Published Sep 4th, 2012

By Caroline Barlott

How to Defy Gravity

Bird Soul Productions dances on walls at Kaleido Festival

It was midnight when a group of people gathered at the base of Yamnuska Mountain in Banff National Park. The full moon illuminated three figures halfway up the mountain, where they hung from harnesses. Rock climbers they were not, but rather dancers, moving to a live violinist at the base.

Calgary artist Nicole Tritter and friends Trina Rasmuson and Laurie Montemurro of Bird Soul Productions call this “vertical dance,” each appearing like a real-life Spider Woman, combining a ballet dancer’s grace with rock climber’s agility. Members of Bird Soul, which Rasmuson founded in 1998, have done this against a cliff in Kimberley, B.C., atop a York University building in Toronto and on a replica of an oil derrick in downtown Calgary.

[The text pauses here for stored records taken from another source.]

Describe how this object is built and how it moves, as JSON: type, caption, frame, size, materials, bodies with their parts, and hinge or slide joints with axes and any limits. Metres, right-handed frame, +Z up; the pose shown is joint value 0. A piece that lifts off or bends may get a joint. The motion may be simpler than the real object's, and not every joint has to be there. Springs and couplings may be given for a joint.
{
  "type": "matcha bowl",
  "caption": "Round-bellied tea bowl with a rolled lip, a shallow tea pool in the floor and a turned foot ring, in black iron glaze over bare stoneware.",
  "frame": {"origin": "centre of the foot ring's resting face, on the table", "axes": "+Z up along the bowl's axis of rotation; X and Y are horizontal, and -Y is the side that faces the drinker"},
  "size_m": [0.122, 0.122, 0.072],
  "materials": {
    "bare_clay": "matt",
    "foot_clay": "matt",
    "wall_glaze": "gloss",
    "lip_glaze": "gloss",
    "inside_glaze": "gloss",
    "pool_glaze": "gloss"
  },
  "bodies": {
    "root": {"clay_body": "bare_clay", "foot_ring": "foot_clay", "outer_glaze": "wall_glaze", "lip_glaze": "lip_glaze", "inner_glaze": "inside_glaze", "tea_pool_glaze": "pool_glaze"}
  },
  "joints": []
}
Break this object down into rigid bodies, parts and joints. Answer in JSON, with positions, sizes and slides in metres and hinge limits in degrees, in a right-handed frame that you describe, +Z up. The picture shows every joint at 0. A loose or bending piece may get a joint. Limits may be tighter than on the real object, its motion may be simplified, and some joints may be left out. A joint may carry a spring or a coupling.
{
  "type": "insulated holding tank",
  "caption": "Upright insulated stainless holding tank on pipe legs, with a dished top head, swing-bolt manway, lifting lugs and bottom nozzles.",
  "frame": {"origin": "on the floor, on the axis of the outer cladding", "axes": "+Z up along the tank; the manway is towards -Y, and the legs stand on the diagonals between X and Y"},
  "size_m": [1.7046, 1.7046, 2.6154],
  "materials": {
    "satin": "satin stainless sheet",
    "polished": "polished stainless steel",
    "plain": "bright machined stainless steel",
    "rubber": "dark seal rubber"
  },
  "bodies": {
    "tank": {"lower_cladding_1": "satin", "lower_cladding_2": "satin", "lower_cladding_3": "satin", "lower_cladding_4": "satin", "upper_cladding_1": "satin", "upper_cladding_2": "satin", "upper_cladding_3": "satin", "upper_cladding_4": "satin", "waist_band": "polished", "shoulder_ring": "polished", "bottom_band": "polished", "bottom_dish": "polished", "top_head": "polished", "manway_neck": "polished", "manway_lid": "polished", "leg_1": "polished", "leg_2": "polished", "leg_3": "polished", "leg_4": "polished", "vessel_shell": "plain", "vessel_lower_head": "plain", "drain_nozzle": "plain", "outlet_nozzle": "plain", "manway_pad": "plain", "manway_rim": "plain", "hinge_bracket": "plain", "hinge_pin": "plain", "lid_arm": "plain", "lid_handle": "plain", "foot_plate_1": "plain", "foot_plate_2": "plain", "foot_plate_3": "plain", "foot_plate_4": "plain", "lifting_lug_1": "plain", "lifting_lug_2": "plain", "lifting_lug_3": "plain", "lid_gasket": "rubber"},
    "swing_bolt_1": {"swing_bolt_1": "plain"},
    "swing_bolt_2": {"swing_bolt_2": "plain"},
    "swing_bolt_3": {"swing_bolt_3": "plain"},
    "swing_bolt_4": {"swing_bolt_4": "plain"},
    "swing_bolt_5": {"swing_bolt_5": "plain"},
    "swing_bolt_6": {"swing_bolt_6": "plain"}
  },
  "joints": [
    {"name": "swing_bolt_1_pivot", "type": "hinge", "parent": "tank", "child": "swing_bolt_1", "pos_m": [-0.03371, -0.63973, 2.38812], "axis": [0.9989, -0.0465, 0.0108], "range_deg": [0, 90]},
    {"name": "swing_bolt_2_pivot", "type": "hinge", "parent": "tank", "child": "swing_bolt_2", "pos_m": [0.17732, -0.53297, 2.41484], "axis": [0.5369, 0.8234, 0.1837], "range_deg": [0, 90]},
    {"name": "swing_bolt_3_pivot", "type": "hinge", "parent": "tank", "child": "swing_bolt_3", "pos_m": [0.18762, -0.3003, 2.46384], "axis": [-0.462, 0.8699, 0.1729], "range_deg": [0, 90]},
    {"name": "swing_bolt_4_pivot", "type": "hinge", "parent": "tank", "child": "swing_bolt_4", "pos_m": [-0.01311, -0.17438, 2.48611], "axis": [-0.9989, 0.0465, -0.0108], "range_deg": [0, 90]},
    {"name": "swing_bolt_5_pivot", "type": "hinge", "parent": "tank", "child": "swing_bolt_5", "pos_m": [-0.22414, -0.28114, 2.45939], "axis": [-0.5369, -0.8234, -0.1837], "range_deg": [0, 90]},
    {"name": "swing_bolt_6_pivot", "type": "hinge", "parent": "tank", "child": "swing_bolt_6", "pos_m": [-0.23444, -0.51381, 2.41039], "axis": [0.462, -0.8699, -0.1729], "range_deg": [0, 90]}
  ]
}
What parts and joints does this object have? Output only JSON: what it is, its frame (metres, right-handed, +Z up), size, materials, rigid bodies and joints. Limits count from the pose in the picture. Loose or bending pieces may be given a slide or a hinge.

On Sept. 7 to 9, Tritter and company will dance on the side of the Nina Haggerty Centre for the Arts during the Kaleido Festival, for the fourth consecutive year. It will involve hours of preparation and rehearsals at the Calgary Climbing Centre, says Tritter. “Creating one minute of material can be arduous; it can take hours.”

For example, during their Yamnuska performance, in 2007, they camped out for a full week to practise, and gave performances throughout two days, each one clinching with a midnight show for audiences camping in tents at the base of the mountain. The midnight performances were especially exciting. “We were improvising some bat-like movement and a real bat came up and was flying right in front me,” says Tritter, who’s also a visual artist. “It was like magic.”

With or without bats, their movements are like magic. In fact, in 1995, when Tritter was a University of Calgary physical education student — before switching her major to dance and meeting Rasmuson  — an instructor quipped: “One day, I think I’m going to see you dancing on a wall because of the way you move.”